Mozambique government approves Eni’s Coral FLNG

Mozambique’s government has approved the plan of development for Eni’s Coral FLNG project, paving the way for an FID later this year, sources in Maputo have confirmed.

By Leigh Elston 24 February 2016
Eni Chief Executive Claudio Descalzi and Mozambique President Filipe Nyusi in May 2015. (Eni) Eni Chief Executive Claudio Descalzi and Mozambique President Filipe Nyusi in May 2015. (Eni)

Mozambique’s government has approved the plan of development (POD) for Eni’s Coral FLNG project, paving the way for an FID later this year, three well-placed sources in the capital Maputo have confirmed.

The partners in Offshore Area 4 are waiting for written confirmation on exactly what the Council of Ministers has sanctioned, Natural Gas Daily understands.

The approval is the result of more than a year of tough negotiations with state petroleum regulator INP. Eni initially submitted the POD for the 3.4 mtpa floating facility in December 2014, but there were several key challenges that the already over stretched regulator needed to negotiate – chief among them the lack of domestic market offtake (DMO) from the offshore facility.

The sources told NGD that an Eni delegation led by Chief Executive Claudio Descalzi flew to Maputo last week to speak with President Filipe Nyusi and wrap up negotiations. As part of a sweetener to the final deal, Eni and its partners offered an improved local content and training plan.

Initially INP sought a DMO of up to 25% from the Coral field, but as building a pipeline to shore would have been too expensive – it was one of the reasons Eni opted for a floating project in the first place – this option was not pursued.

Gas condensates

Instead, Eni and its Area 4 partners will offer gas condensates – a by-product of the liquefaction process – to the government at a low cost, NGD understands. While Rovuma Basin gas is mostly dry, Coral gas is slightly wetter than other fields in the basin. As part of the deal, Eni had to put forward plans for how the condensates – which are valued at roughly 97% of the price of Brent crude – can be used to encourage downstream industrialisation in Mozambique, according to one of the sources.

It is possible Mozambique could negotiate to buy LNG from Coral via offtaker BP when the project comes online in 2020 and regasify it at economic hubs further south, such as Maputo. Several industry sources have said this option could be preferable to building a 2,600 km pipeline from Palma, on the northern tip of the country, to the capital in the south.
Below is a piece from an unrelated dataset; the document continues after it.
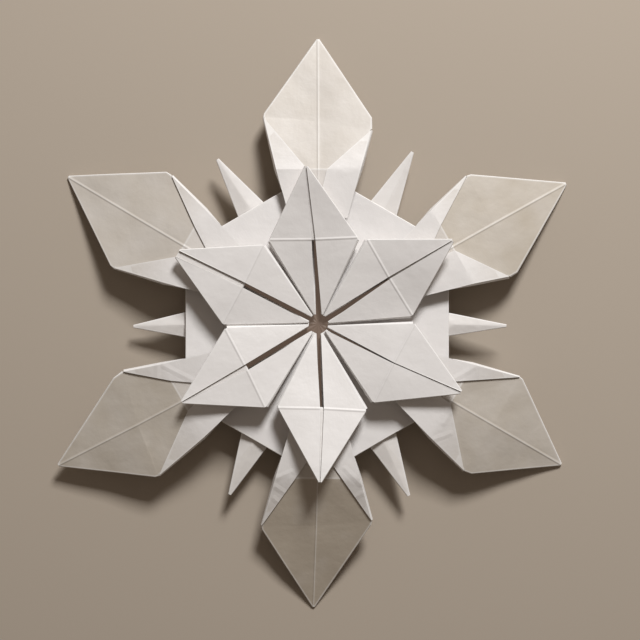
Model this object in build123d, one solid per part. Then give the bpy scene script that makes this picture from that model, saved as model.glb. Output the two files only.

However, while the government likes the concept of small-scale LNG, the volumes may be too small to make it economic in Mozambique.

The approval of the POD means Eni is in a position to move forward with the financing of the $8-9 billion project.

NGD understands that, although the Italian oil major is pushing to make the FID as soon as possible, other partners in the Area 4 consortium – which is comprised of China National Petroleum Corp. (20%), Kogas (10%), Galp Energia (10%) and state oil company ENH (10%) – may struggle to fund their equity stake in the project and are keen to delay the decision until at least the end of the year.

Financing

Coral is an expensive project. Its breakeven price stands at around $80-90 per barrel according to some estimates, but costs could come down if certain elements are factored into the final price – which could include inflation, a potential increase in capacity at the project to 3 mtpa, and the facility’s financing via a special purpose vehicle.

Eni itself, which holds a 50% stake in Area 4, is looking to sell down around a 25% interest in the licence.

While the bulk of the financing for Coral FLNG will come from export credit agencies in South Korea, China and Italy, the Italian major presented an overview of the project to commercial banks in London in October. NGD understands that while banks are interested in lending, they are far from starting serious negitations. Coral remains a technically risky project – FLNG is a new technology and its application at the Coral field is further complicated by the high swells in the Mozambique Channel. It could take a lot of assurance to make the banks comfortable with lending.

NGD understands the partners are likely to go back to the banks to start discussions in H2 2016, although some lenders have suggested 2017 is more likley.

The Area 4 consortium has yet to select an EPC contractor for Coral FLNG, although Technip, along with partners Samsung Heavy Industries and JGC, is still the lead bidder on the project. NGD understands the partners may wait and ride out the low oil price wave a little longer to squeeze the bidders and further reduce costs – or to shift more of the project’s technical risk on to contractors.

This story was updated on Wednesday at 4.40pm. The original story said the capacity of the Coral FLNG plant would be 2.5-3 mtpa, but Eni later confirmed that it will be 3.4 mtpa.